PROBLEM TO SOLVE.
Search the data for the string "MESH" and gather each line it is in.

━━ DATA ━━

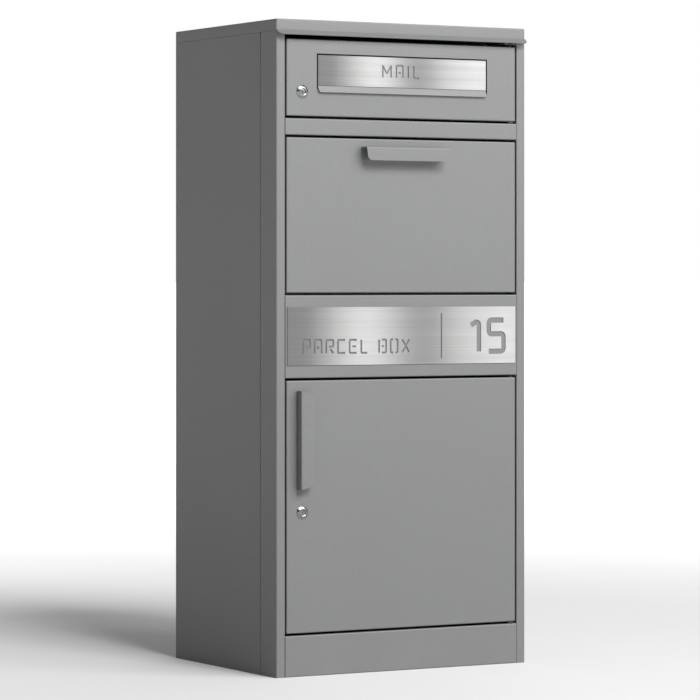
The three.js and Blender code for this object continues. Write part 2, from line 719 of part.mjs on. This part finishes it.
add("parcel_door_panel", "coat", cut(
  leaf(ROWS.parcelDoor),
  lockHole(PARCEL_LOCK_Z),
  doorPinHole(ROWS.parcelDoor.bottom - PAST, ROWS.parcelDoor.top + PAST),
  ...DOOR_HANDLE_SCREWS.map(handleScrewHole),
));
addLock("parcel", PARCEL_LOCK_Z);
add("parcel_door_handle", "coat", gripHandle(
  DOOR_HANDLE.width, DOOR_HANDLE.reach, DOOR_HANDLE.taper, DOOR_HANDLE.corner,
).rotateY(-Math.PI / 2).translate(DOOR_HANDLE.left, HANDLE_FACE, DOOR_HANDLE.z));
DOOR_HANDLE_SCREWS.forEach((place, i) => {
  add(`parcel_door_handle_screw_${["lower", "upper"][i]}`, "zinc", handleScrew(place));
});

// ---------------------------------------------------------------- letter flap

// The flap with its grip lip folded out, and the knuckle that turns on the rod.
function letterFlap() {
  const { half, top, fold, edge, lipReach, corner } = LETTER_FLAP;
  const centre = FRONT + PLATE_SHEET + SHEET / 2;
  const sheet = sweepX(
    foldedSheet([[centre, top], [centre, fold], [centre - lipReach, edge]]),
    -half,
    half,
  );
  const outline = roundedOutline(
    [[-half, top], [-half, edge - SHEET / 2], [half, edge - SHEET / 2], [half, top]],
    [0, corner, corner, 0],
  );
  const knuckle = bar(X_AXIS, LETTER_HINGE, LETTER_HINGE.knuckle, -half, half, 24);
  const trimmed = overlapOf(sheet, sweepY(outline, FRONT - FLANGE, FRONT + FLANGE));
  return cut(join(trimmed, knuckle), rodHole(-half - PAST, half + PAST));
}

const rodHole = (from, to) => bar(X_AXIS, LETTER_HINGE, LETTER_HINGE.rod + RUNNING, from, to);

// An ear on the back of the door that holds one end of the rod.
const EAR = { near: LETTER_OPENING.half + 1.5, above: 5, below: 7 };
function rodEar(side) {
  const ends = between(side * EAR.near, side * (EAR.near + SHEET));
  const plate = block(
    [ends[0], FRONT + SHEET + CONTACT, LETTER_HINGE.z - EAR.below],
    [ends[1], LETTER_HINGE.y + EAR.above, LETTER_HINGE.z + EAR.above],
  );
  return cut(plate, rodHole(ends[0] - PAST, ends[1] + PAST));
}

const ROD_HALF = EAR.near + 2 * SHEET;
add("letter_flap", "coat", letterFlap());
add("letter_flap_rod", "zinc", bar(X_AXIS, LETTER_HINGE, LETTER_HINGE.rod, -ROD_HALF, ROD_HALF));
for (const [name, side] of LEFT_AND_RIGHT) add(`letter_flap_ear_${name}`, "coat", rodEar(side));

// ---------------------------------------------------------------- stencilled plates

// Stencil characters as strokes on a cell one unit high. A stroke stops short wherever the sheet
// inside a character has to stay joined to the sheet around it.
const CELL = 0.62;
const STEM = [[0, 0], [0, 1]];
const GLYPHS = {
  A: { width: CELL, strokes: [[[0, 0], [0, 1], [CELL, 1], [CELL, 0]], [[0.21, 0.42], [0.41, 0.42]]] },
  B: {
    width: CELL,
    strokes: [STEM, [[0.25, 1], [CELL, 1], [CELL, 0], [0.25, 0]], [[0.25, 0.5], [0.4, 0.5]]],
  },
  C: { width: CELL, strokes: [[[CELL, 1], [0, 1], [0, 0], [CELL, 0]]] },
  E: { width: CELL, strokes: [[[CELL, 1], [0, 1], [0, 0], [CELL, 0]], [[0.24, 0.5], [0.55, 0.5]]] },
  I: { width: 0, strokes: [STEM] },
  L: { width: 0.52, strokes: [[[0, 1], [0, 0], [0.52, 0]]] },
  M: {
    width: 0.8,
    strokes: [STEM, [[0.8, 0], [0.8, 1]], [[0.03, 0.93], [0.4, 0.3]], [[0.77, 0.93], [0.4, 0.3]]],
  },
  O: {
    width: CELL,
    strokes: [[[0.21, 1], [0, 1], [0, 0], [0.21, 0]], [[0.41, 1], [CELL, 1], [CELL, 0], [0.41, 0]]],
  },
  P: { width: CELL, strokes: [[[0, 0], [0, 1], [CELL, 1], [CELL, 0.45], [0.24, 0.45]]] },
  R: {
    width: CELL,
    strokes: [[[0, 0], [0, 1], [CELL, 1], [CELL, 0.5], [0.24, 0.5]], [[0.36, 0.3], [CELL, 0]]],
  },
  X: { width: CELL, strokes: [[[0, 0], [CELL, 1]], [[0, 1], [CELL, 0]]] },
  1: { width: 0.3, strokes: [[[0.3, 0], [0.3, 1], [0, 0.84]]] },
  5: { width: 0.56, strokes: [[[0.56, 1], [0, 1], [0, 0.56], [0.56, 0.56], [0.56, 0], [0, 0]]] },
};
const STROKE_FOLD = 0.55;

// Tools that cut a line of characters through a plate. It starts at left, on the line at bottom.
function characters(text, { left, bottom, size, stroke, spacing, word = 0 }, from, to) {
  const tools = [];
  const scale = size - stroke;
  let x = left + stroke / 2;
  for (const character of text) {
    if (character === " ") {
      x += word;
      continue;
    }
    const { width, strokes } = GLYPHS[character];
    for (const line of strokes) {
      const corners = line.map(([u, v]) => [x + u * scale, bottom + stroke / 2 + v * scale]);
      tools.push(sweepY(foldedSheet(corners, stroke, STROKE_FOLD * stroke), from, to));
    }
    x += width * scale + stroke + spacing;
  }
  return tools;
}

function namePlate() {
  const back = FRONT + PLATE_SHEET - CONTACT;
  const { half, top, fold } = LETTER_FLAP;
  const word = { left: -38, bottom: 914.7, size: 21.2, stroke: 2.8, spacing: 7 };
  return cut(
    block([-half, FRONT, fold + 2 * CONTACT], [half, back, top]),
    ...characters("MAIL", word, FRONT - PAST, back + PAST),
  );
}

function addressPlate() {
  const { half, bottom, top } = ADDRESS_PLATE;
  const back = FRONT - CONTACT;
  const face = back - PLATE_SHEET;
  const cutThrough = [face - PAST, back + PAST];
  const word = { left: -SIDE + 43, bottom: 490, size: 23.3, stroke: 3.2, spacing: 5, word: 13 };
  const number = { left: -SIDE + 342, bottom: 487.6, size: 57.1, stroke: 8.3, spacing: 10 };
  const separator = { x: -SIDE + 292, half: 1.4, bottom: 481.7, top: 551.8 };
  return cut(
    block([-half, face, bottom], [half, back, top]),
    ...characters("PARCEL BOX", word, ...cutThrough),
    ...characters("15", number, ...cutThrough),
    block(
      [separator.x - separator.half, cutThrough[0], separator.bottom],
      [separator.x + separator.half, cutThrough[1], separator.top],
    ),
  );
}

add("name_plate", "brushed", namePlate());
add("address_plate", "brushed", addressPlate());

// ---------------------------------------------------------------- parcel flap and its chute

// One side of the chute: a sector beside the opening that narrows to the end of the tray, with a
// hook that stops the flap on the lower edge of the mail rail.
function cheek(side) {
  const hookEdge = OPEN_ANGLE + Math.asin((FRONT + FLANGE + SEAM - FLAP_PIVOT.y) / HOOK_RADIUS) / DEGREE;
  const arc = [];
  const arcSteps = 12;
  const arcStart = 3;
  for (let step = 0; step <= arcSteps; step += 1) {
    arc.push(fromPivot(CHEEK_RADIUS, arcStart + ((hookEdge - arcStart) * step) / arcSteps));
  }
  const trayEnd = trayCorners()[2];
  const outline = new THREE.Shape([
    [FRONT + SHEET + SEAM, ROWS.parcelFlap.bottom + SHEET + SEAM],
    [FRONT + SHEET + SEAM, ROWS.parcelFlap.top - 2 * FLANGE],
    ...arc,
    fromPivot(HOOK_RADIUS, hookEdge),
    fromPivot(HOOK_RADIUS, CHEEK_SPAN),
    [trayEnd[0] - SHEET, trayEnd[1]],
    [FRONT + FLANGE, ROWS.parcelFlap.bottom + SHEET + SEAM],
  ].map(([y, z]) => new THREE.Vector2(y, z)));
  const ends = between(side * CHEEK_INNER, side * (CHEEK_INNER + SHEET));
  return cut(sweepX(outline, ...ends), flapPinHole(ends[0] - PAST, ends[1] + PAST));
}

const flapPinHole = (from, to) => bar(X_AXIS, FLAP_PIVOT, PIN_RADIUS + RUNNING, from, to);

// The tray's centre line: a short lap on the flap's lower edge, the slope, and a stiffening hem.
function trayCorners() {
  const lap = ROWS.parcelFlap.bottom + 1.5 * SHEET + SEAM;
  const pastFlap = 2;
  const bend = [FRONT + FLANGE + pastFlap, lap];
  const slope = TRAY_ANGLE * DEGREE;
  const end = [bend[0] + TRAY_LENGTH * Math.sin(slope), bend[1] + TRAY_LENGTH * Math.cos(slope)];
  const hem = 10;
  return [
    [FRONT + 2 * SHEET, lap],
    bend,
    end,
    [end[0] + hem * Math.cos(slope), end[1] - hem * Math.sin(slope)],
  ];
}

add("parcel_flap_panel", "coat", cut(
  leaf(ROWS.parcelFlap),
  flapPinHole(-LEAF - PAST, LEAF + PAST),
  ...FLAP_HANDLE_SCREWS.map(handleScrewHole),
));
add("parcel_flap_handle", "coat", gripHandle(
  FLAP_HANDLE.width, FLAP_HANDLE.reach, FLAP_HANDLE.taper, FLAP_HANDLE.corner,
).translate(FLAP_HANDLE.x, HANDLE_FACE, FLAP_HANDLE.top));
FLAP_HANDLE_SCREWS.forEach((place, i) => {
  add(`parcel_flap_handle_screw_${["left", "right"][i]}`, "zinc", handleScrew(place));
});
add("chute_tray", "coat", sweepX(foldedSheet(trayCorners()), -CHEEK_INNER + SEAM, CHEEK_INNER - SEAM));
for (const [name, side] of LEFT_AND_RIGHT) {
  add(`chute_cheek_${name}`, "coat", cheek(side));
  const seat = side * (POST_INNER + SHEET + SEAM);
  add(`flap_pivot_pin_${name}`, "black", join(
    bar(X_AXIS, FLAP_PIVOT, PIN_RADIUS, ...between(side * CHEEK_INNER, seat)),
    bar(X_AXIS, FLAP_PIVOT, PIN_HEAD.radius, ...between(seat, seat + side * PIN_HEAD.thickness)),
  ));
}

export default mailbox;
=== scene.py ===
"""A free-standing sheet-steel parcel mailbox in a plain pale studio.

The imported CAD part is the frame. Every CAD node keeps its shape, gets a procedural finish, and has
its folds and turned faces shaded smooth. Metres, in the part's own frame: +X right of the front,
+Y to the back, +Z up.
"""

import json
import math

import bpy
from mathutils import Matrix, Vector

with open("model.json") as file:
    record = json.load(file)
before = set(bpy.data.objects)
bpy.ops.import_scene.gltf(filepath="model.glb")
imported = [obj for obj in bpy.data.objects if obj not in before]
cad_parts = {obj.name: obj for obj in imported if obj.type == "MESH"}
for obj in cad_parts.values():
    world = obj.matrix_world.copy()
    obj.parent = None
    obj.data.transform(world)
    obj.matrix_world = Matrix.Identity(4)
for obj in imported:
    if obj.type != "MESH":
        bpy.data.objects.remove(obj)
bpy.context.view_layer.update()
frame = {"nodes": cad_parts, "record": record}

MM = 0.001

# ------------------------------------------------------------------ node helpers


class Nodes:
    """Short names for building one node tree."""

    def __init__(self, tree):
        self.nodes = tree.nodes
        self.links = tree.links

    def put(self, value, socket):
        """Gives a socket its value: another node's output, a number or a tuple."""
        if isinstance(value, bpy.types.NodeSocket):
            self.links.new(value, socket)
        else:
            socket.default_value = value

    def add(self, kind, inputs=None, **settings):
        """A new node. Inputs are numbers, tuples or other nodes' output sockets."""
        node = self.nodes.new(kind)
        for name, value in settings.items():
            setattr(node, name, value)
        for name, value in (inputs or {}).items():
            self.put(value, node.inputs[name])
        return node

    def math(self, operation, first, second=0.0):
        """One sum, product or comparison of two values."""
        return self.add("ShaderNodeMath", {0: first, 1: second}, operation=operation).outputs[0]

    def axis(self, vector, name):
        """The X, Y or Z part of a vector."""
        return self.add("ShaderNodeSeparateXYZ", {"Vector": vector}).outputs[name]

    def noise(self, place, scale, detail=2.0, roughness=0.5):
        """Cloudy noise between 0 and 1, with about this many clouds to the metre."""
        inputs = {"Vector": place, "Scale": scale, "Detail": detail, "Roughness": roughness}
        return self.add("ShaderNodeTexNoise", inputs).outputs["Fac"]

    def drawn_noise(self, place, scales, detail=2.0, roughness=0.5):
        """Noise with its own number of clouds to the metre along each axis."""
        scaled = self.add("ShaderNodeMapping", {"Vector": place, "Scale": scales})
        return self.noise(scaled.outputs["Vector"], 1.0, detail, roughness)

    def remap(self, value, low_in, high_in, low_out, high_out, smooth=False):
        """A value carried from one range to another, and held at the second one's ends."""
        inputs = {
            "Value": value,
            "From Min": low_in,
            "From Max": high_in,
            "To Min": low_out,
            "To Max": high_out,
        }
        kind = "SMOOTHSTEP" if smooth else "LINEAR"
        return self.add("ShaderNodeMapRange", inputs, interpolation_type=kind).outputs["Result"]

    def mix(self, amount, first, second, blend="MIX"):
        """Two colours blended by an amount from 0 to 1."""
        node = self.add("ShaderNodeMix", data_type="RGBA", blend_type=blend)
        sockets = (node.inputs[0], node.inputs[6], node.inputs[7])
        for socket, value in zip(sockets, (amount, first, second)):
            self.put(value, socket)
        return node.outputs[2]

    def bump(self, height, strength, depth, normal=None):
        """A normal tilted by a relief whose full height is depth, in metres."""
        inputs = {"Height": height, "Strength": strength, "Distance": depth}
        if normal is not None:
            inputs["Normal"] = normal
        return self.add("ShaderNodeBump", inputs).outputs["Normal"]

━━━

OUTPUT OF THE TASK.
cad_parts = {obj.name: obj for obj in imported if obj.type == "MESH"}
    if obj.type != "MESH":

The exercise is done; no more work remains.